The founding of one of Long Island’s first klaverns, in Freeport, was memorialized on Sept. 8, 1922, in the Daily Review, which carried a banner headline about the meeting at Mechanics Hall on Railroad Avenue. About 150 new members were greeted by seven robed Klansmen, the newspaper reported.

Journalists were permitted to sit in briefly because, as a “Mr. Smith” explained, their editors would surely “twist and distort” the true story. From the rostrum, Jews were the target of the robed speaker. “He was attacking the Jew — as an individual, habits, politics and method of living … He stated that two-thirds of the advertising in the papers was controlled by Jews,” the Daily Review reported.

Another account of a Klan presence ran in the Nassau Daily Review-Star when Klansmen staged a 1925 Memorial Day celebration in Hicksville, attracting 5,000 spectators: “A thousand men and women marched from a field east of Hicksville through the streets of the village and back to the field . . . in robes and hoods but with faces uncovered,” the newspaper reported.

While membership was spurred by the rising number of foreign-born residents, the Klan’s theatrics especially attracted older citizens, said Frank J. Cavaioli, a professor at the State College of Technology at Farmingdale. Speaking at a Long Island history conference in the 1980s, Cavaioli suggested that the Klan’s melodramatic activities served “as a counterweight to the dullness of life on rural Long Island.”

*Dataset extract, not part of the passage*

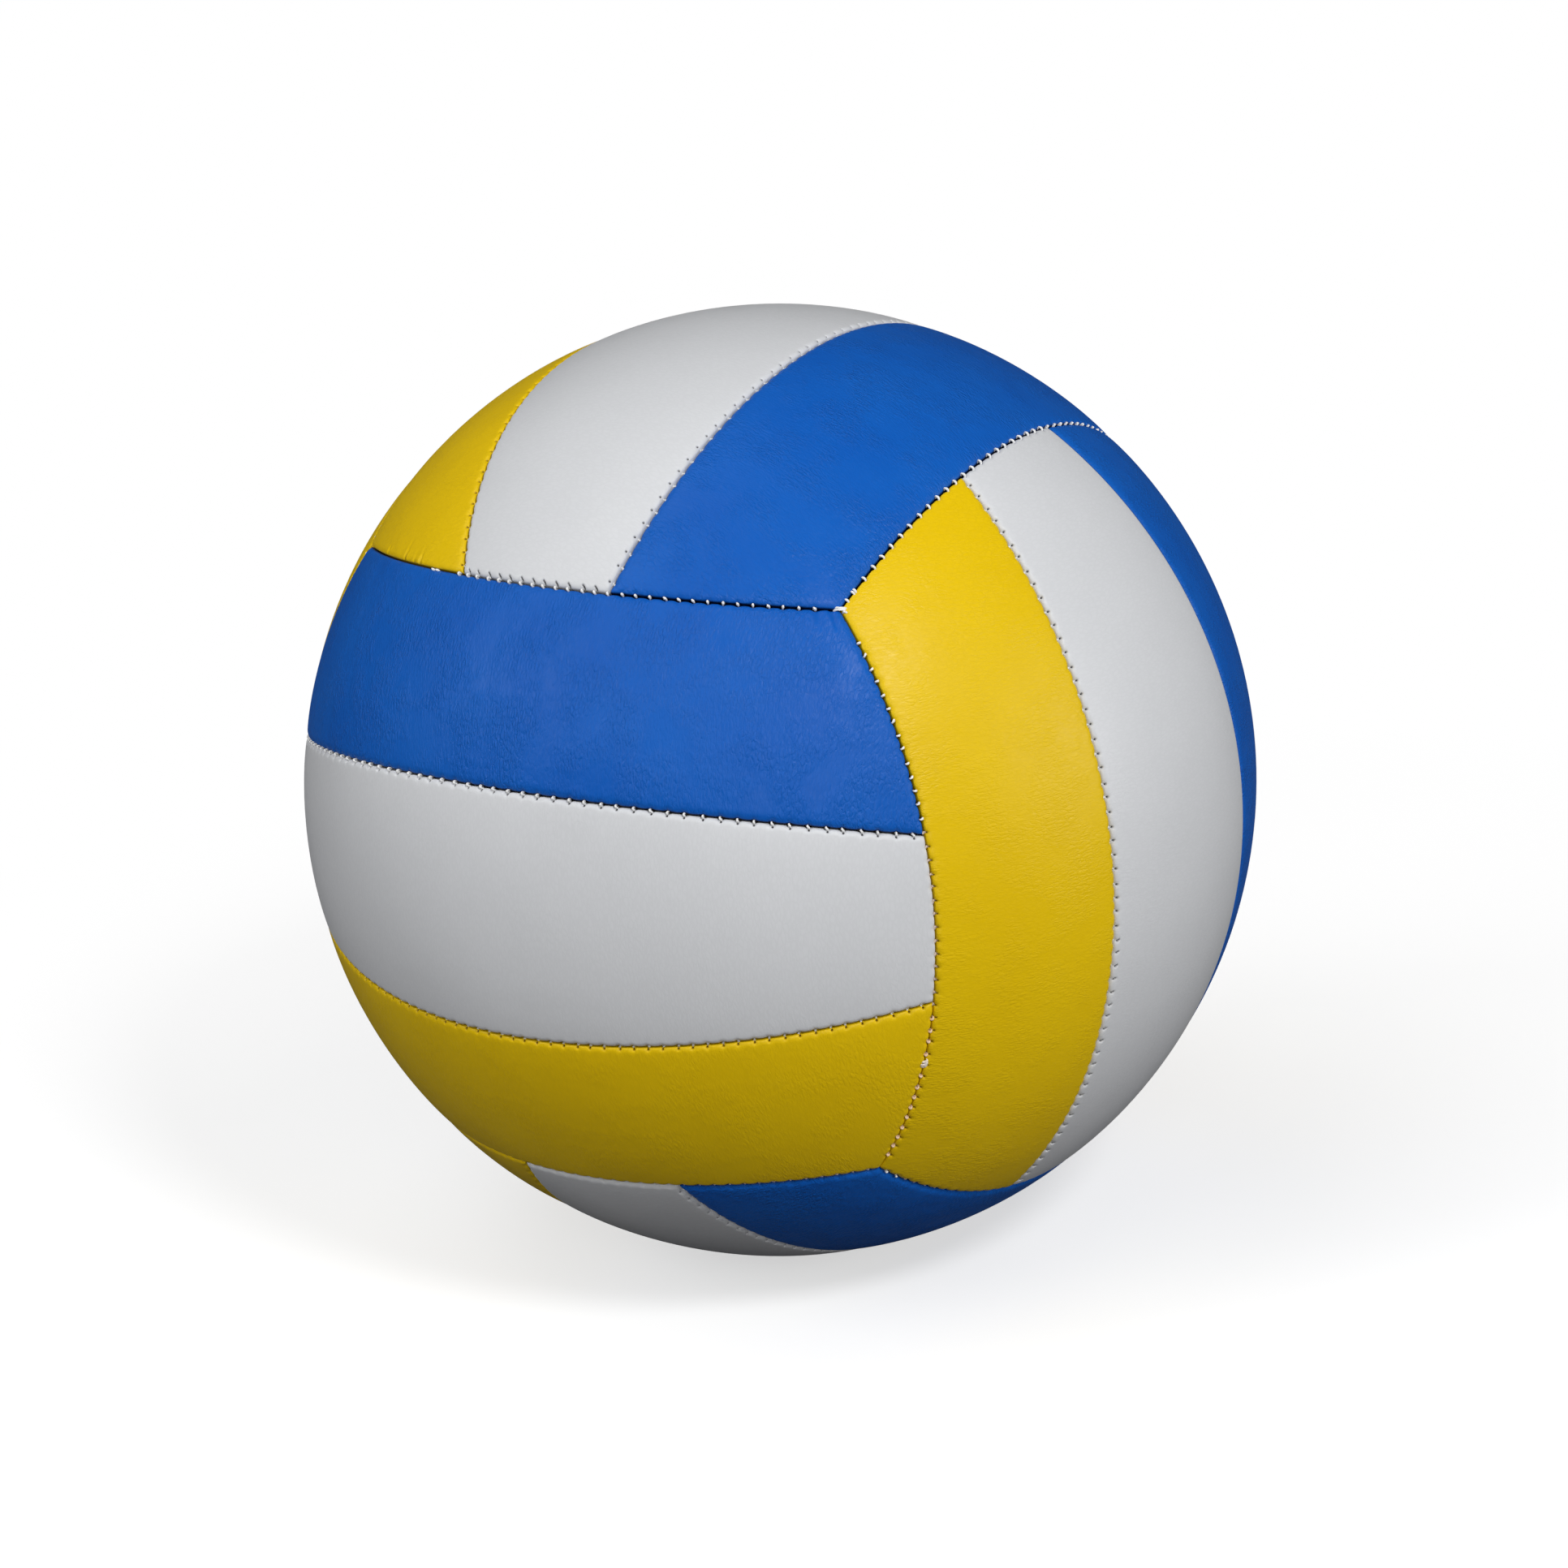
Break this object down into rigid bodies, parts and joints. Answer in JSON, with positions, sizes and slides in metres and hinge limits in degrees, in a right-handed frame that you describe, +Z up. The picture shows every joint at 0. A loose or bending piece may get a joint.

But by the mid-’20s, interest in the Klan cooled and cross-burnings became less frequent. Rivalries within the Klan’s leadership had taken a toll and, politically, the Klan had begun to slip. In 1926, when anti-Klan candidates won election in Greenport, Babylon and Sag Harbor, The New York Times observed: “Long Island seems to be recovering from its belief in the Ku Klux Klan . . . Thus has good sense returned to Long Island.”